Task description – Copy the lines holding the word "axes", all of them.

***

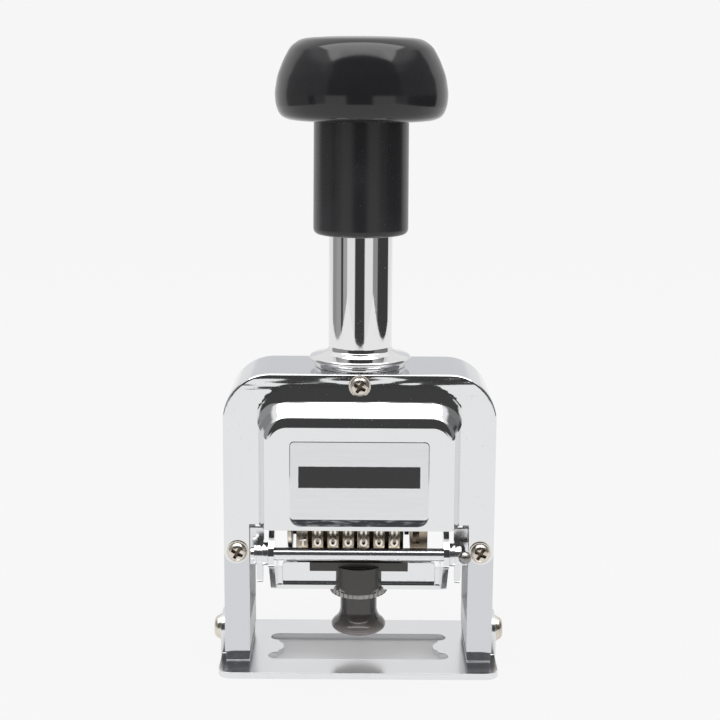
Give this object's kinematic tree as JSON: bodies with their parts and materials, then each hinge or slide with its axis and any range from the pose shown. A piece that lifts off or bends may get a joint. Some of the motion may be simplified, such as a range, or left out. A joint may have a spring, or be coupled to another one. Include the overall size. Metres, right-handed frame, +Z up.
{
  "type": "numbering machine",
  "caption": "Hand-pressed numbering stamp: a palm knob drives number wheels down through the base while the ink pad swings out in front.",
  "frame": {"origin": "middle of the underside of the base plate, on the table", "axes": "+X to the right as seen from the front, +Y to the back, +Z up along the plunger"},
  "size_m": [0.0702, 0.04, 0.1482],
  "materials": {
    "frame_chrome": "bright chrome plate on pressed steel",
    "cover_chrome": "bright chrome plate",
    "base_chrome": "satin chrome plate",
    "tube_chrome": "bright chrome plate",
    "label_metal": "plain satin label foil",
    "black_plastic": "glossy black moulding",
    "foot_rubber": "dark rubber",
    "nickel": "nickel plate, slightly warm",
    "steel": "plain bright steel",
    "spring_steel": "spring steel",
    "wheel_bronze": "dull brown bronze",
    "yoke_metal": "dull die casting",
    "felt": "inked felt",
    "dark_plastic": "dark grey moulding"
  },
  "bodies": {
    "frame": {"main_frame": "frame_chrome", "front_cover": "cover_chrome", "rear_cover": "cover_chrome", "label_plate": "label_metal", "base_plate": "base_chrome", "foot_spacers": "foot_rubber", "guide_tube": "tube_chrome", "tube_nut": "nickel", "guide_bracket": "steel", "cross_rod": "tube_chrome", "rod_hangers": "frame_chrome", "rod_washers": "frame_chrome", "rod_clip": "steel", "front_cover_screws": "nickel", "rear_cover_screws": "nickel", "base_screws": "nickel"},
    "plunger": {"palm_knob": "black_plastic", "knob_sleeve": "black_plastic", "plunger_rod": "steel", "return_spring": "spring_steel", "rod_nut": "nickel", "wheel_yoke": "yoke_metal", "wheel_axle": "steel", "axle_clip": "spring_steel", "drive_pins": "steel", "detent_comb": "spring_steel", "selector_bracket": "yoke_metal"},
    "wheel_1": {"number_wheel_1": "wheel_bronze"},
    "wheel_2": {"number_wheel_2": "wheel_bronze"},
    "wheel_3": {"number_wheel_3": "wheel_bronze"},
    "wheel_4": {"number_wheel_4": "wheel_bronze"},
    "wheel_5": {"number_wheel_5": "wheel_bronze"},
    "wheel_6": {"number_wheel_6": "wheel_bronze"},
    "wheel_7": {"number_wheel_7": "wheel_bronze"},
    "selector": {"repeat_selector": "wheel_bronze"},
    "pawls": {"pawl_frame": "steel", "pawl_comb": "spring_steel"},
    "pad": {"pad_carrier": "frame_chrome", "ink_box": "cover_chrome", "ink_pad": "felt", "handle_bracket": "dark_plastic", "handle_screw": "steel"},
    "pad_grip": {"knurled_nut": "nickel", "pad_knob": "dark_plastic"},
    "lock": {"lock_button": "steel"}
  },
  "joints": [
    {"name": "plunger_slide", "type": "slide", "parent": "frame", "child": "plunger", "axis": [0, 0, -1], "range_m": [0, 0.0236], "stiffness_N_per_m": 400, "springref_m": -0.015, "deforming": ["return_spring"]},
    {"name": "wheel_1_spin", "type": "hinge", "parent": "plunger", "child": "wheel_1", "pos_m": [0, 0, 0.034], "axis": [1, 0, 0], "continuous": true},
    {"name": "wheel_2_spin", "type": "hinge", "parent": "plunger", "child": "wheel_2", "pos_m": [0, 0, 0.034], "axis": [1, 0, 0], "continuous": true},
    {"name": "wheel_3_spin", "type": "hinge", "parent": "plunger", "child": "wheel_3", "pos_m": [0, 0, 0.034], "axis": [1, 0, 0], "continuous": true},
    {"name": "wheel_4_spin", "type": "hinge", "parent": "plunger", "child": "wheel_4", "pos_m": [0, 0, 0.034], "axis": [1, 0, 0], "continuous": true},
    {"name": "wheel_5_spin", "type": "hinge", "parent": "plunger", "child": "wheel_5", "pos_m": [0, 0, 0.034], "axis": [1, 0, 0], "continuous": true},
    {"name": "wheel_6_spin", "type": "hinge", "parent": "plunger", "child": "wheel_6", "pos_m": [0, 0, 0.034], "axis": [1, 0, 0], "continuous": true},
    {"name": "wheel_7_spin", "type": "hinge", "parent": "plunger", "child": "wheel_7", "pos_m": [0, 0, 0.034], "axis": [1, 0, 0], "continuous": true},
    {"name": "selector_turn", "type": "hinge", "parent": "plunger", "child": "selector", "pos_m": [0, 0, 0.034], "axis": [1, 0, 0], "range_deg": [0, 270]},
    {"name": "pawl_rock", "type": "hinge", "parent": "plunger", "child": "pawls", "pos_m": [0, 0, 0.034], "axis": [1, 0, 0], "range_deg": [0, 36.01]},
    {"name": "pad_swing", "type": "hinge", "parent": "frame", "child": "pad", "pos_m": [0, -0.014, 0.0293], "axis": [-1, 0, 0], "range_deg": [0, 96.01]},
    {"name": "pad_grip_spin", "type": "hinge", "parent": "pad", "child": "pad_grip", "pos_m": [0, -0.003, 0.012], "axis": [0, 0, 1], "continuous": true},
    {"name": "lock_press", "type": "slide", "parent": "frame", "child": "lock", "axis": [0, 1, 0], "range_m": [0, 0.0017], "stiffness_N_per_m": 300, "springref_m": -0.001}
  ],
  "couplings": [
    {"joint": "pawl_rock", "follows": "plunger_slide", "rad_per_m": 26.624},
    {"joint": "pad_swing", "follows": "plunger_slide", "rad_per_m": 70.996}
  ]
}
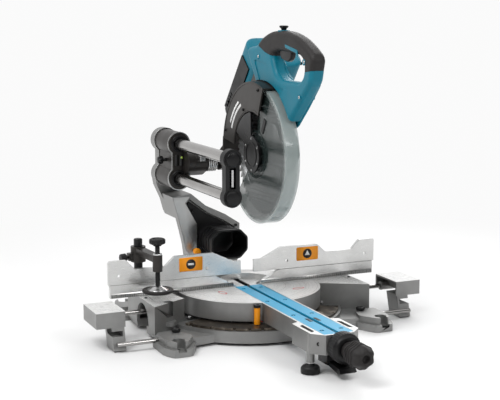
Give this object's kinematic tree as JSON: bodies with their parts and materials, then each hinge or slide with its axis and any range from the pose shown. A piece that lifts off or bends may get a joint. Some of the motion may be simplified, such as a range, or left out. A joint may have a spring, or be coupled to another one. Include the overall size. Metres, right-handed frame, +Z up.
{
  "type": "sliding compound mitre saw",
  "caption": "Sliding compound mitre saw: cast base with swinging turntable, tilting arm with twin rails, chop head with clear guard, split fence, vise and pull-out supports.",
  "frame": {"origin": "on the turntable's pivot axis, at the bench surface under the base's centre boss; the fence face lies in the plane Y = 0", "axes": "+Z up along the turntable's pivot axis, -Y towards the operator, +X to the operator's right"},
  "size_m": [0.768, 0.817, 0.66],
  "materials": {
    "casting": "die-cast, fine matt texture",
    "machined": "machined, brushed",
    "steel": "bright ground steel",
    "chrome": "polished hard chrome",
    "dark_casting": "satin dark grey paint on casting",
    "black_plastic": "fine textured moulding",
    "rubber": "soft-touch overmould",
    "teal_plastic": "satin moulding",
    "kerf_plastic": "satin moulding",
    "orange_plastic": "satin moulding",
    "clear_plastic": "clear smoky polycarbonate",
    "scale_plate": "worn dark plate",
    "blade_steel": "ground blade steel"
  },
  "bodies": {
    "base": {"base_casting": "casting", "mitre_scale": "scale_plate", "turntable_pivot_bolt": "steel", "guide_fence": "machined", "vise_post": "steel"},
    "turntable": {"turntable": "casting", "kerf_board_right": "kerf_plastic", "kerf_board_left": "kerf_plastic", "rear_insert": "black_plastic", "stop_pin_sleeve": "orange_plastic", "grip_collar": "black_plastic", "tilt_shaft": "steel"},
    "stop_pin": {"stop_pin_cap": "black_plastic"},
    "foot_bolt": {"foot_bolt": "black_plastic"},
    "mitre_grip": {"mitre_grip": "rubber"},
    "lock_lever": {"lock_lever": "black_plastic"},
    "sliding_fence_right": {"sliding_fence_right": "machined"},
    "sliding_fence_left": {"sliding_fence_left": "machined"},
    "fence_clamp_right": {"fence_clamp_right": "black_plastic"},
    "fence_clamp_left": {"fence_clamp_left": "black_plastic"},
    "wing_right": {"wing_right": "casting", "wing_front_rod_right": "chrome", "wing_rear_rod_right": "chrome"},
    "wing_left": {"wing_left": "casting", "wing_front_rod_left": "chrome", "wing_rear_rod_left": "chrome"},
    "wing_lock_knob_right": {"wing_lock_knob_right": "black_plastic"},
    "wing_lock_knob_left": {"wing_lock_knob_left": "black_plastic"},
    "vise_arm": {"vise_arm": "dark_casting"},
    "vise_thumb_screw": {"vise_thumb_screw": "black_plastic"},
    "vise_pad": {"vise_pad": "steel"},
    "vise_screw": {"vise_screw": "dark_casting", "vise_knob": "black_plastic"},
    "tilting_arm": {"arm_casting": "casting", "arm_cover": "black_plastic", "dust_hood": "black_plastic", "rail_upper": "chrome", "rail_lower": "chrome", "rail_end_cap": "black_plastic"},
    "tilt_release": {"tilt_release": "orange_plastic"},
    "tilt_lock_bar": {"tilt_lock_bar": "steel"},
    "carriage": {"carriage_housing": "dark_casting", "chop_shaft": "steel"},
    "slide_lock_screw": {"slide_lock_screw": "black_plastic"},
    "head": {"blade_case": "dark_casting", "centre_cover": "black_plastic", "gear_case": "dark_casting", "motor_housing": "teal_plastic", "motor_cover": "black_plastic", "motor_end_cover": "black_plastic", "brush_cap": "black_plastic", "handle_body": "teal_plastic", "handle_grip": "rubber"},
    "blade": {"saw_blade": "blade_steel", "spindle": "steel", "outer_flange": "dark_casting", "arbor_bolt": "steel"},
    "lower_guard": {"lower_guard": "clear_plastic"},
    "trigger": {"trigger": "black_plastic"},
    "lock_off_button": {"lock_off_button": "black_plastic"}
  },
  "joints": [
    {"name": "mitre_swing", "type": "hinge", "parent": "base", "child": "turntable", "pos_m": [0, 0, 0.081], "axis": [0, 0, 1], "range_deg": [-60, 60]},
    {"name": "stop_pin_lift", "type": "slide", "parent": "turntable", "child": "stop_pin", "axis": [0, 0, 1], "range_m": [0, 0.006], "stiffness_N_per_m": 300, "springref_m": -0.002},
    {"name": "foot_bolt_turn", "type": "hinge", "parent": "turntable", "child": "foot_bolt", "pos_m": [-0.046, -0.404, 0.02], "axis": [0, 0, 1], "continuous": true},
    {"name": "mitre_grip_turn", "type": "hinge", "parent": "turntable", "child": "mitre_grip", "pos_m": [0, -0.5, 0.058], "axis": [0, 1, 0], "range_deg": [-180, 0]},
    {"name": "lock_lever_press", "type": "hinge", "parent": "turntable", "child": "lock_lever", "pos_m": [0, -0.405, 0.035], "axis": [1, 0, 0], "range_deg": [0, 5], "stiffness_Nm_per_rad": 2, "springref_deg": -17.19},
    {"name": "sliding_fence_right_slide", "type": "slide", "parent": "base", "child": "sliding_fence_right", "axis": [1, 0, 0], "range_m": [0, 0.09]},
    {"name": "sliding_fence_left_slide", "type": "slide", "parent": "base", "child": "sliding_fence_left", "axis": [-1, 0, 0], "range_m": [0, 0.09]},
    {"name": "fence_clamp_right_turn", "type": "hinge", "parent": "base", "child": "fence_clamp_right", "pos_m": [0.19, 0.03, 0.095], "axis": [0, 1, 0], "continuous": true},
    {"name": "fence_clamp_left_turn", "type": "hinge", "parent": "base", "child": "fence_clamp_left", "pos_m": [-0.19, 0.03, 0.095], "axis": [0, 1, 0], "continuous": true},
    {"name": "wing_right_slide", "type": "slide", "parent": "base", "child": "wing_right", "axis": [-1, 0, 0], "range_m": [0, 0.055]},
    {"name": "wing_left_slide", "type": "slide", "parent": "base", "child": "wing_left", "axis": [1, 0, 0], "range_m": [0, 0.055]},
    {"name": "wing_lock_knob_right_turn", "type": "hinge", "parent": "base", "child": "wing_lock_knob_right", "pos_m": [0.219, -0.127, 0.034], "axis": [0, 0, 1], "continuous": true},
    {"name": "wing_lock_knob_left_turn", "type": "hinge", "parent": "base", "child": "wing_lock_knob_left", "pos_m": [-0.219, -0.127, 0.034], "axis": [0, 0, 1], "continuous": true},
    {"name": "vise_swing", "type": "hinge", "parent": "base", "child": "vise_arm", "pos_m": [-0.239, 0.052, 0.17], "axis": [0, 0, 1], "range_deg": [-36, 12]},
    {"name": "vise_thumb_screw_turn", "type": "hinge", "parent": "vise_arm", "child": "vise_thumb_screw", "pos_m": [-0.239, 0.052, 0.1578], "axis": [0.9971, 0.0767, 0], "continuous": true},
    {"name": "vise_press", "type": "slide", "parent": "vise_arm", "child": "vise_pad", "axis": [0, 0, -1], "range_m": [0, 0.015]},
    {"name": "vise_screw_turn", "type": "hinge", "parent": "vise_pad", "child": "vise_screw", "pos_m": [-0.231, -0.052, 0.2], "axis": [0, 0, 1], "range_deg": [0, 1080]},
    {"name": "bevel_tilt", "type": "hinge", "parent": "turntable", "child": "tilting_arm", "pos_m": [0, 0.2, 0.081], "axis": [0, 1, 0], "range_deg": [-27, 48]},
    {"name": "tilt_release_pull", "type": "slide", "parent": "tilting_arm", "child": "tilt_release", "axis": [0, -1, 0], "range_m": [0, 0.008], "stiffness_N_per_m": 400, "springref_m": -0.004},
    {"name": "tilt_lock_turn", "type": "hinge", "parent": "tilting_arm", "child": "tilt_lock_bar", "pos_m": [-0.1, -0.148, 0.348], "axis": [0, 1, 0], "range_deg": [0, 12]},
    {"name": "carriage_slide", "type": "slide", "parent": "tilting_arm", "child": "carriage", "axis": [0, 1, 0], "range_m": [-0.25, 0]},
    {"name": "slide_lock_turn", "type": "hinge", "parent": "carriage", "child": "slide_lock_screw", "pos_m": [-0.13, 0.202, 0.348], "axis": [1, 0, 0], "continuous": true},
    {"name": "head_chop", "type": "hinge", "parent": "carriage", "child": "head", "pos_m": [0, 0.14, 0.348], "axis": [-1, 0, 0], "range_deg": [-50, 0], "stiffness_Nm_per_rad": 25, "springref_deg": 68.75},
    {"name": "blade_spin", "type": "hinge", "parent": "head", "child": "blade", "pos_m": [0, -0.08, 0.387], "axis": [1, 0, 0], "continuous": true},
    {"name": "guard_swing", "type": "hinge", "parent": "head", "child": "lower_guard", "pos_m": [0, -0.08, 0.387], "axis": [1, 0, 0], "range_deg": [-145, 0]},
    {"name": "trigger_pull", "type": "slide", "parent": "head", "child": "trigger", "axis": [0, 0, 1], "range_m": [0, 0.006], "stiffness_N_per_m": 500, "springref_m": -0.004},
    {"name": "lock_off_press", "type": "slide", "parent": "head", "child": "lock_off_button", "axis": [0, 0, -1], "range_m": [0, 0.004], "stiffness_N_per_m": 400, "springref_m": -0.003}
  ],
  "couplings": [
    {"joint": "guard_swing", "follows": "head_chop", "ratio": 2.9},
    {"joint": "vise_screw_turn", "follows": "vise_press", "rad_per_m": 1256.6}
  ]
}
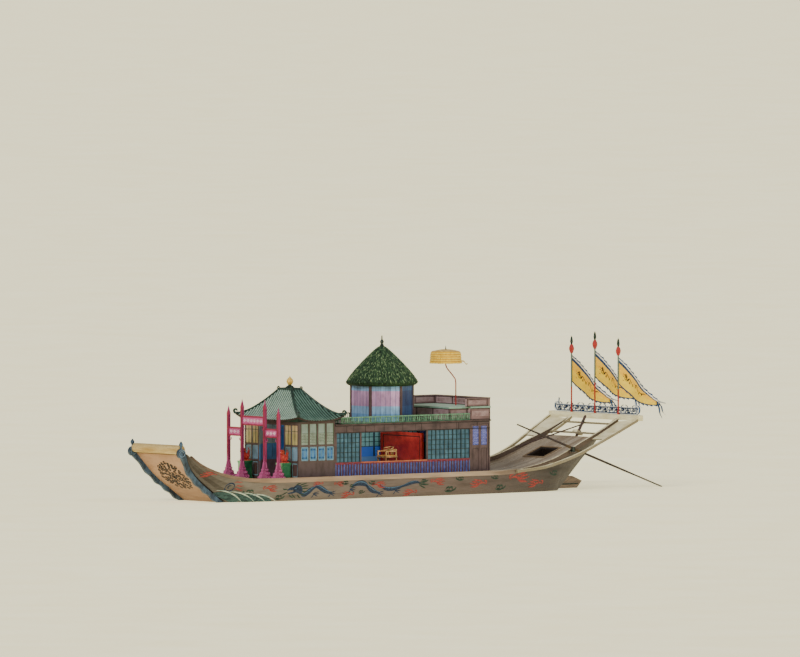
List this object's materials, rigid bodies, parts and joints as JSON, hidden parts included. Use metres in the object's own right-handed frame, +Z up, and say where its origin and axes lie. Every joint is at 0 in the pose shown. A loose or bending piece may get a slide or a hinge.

***

Response below –
  "frame": {"origin": "middle of the underside of the base plate, on the table", "axes": "+X to the right as seen from the front, +Y to the back, +Z up along the plunger"},
  "frame": {"origin": "on the turntable's pivot axis, at the bench surface under the base's centre boss; the fence face lies in the plane Y = 0", "axes": "+Z up along the turntable's pivot axis, -Y towards the operator, +X to the operator's right"},
List this object's materials, rigid bodies, parts and joints as JSON, hidden parts included. Use metres in the object's own right-handed frame, +Z up, and say where its origin and axes lie. Every joint is at 0 in the pose shown. A loose or bending piece may get a slide or a hinge.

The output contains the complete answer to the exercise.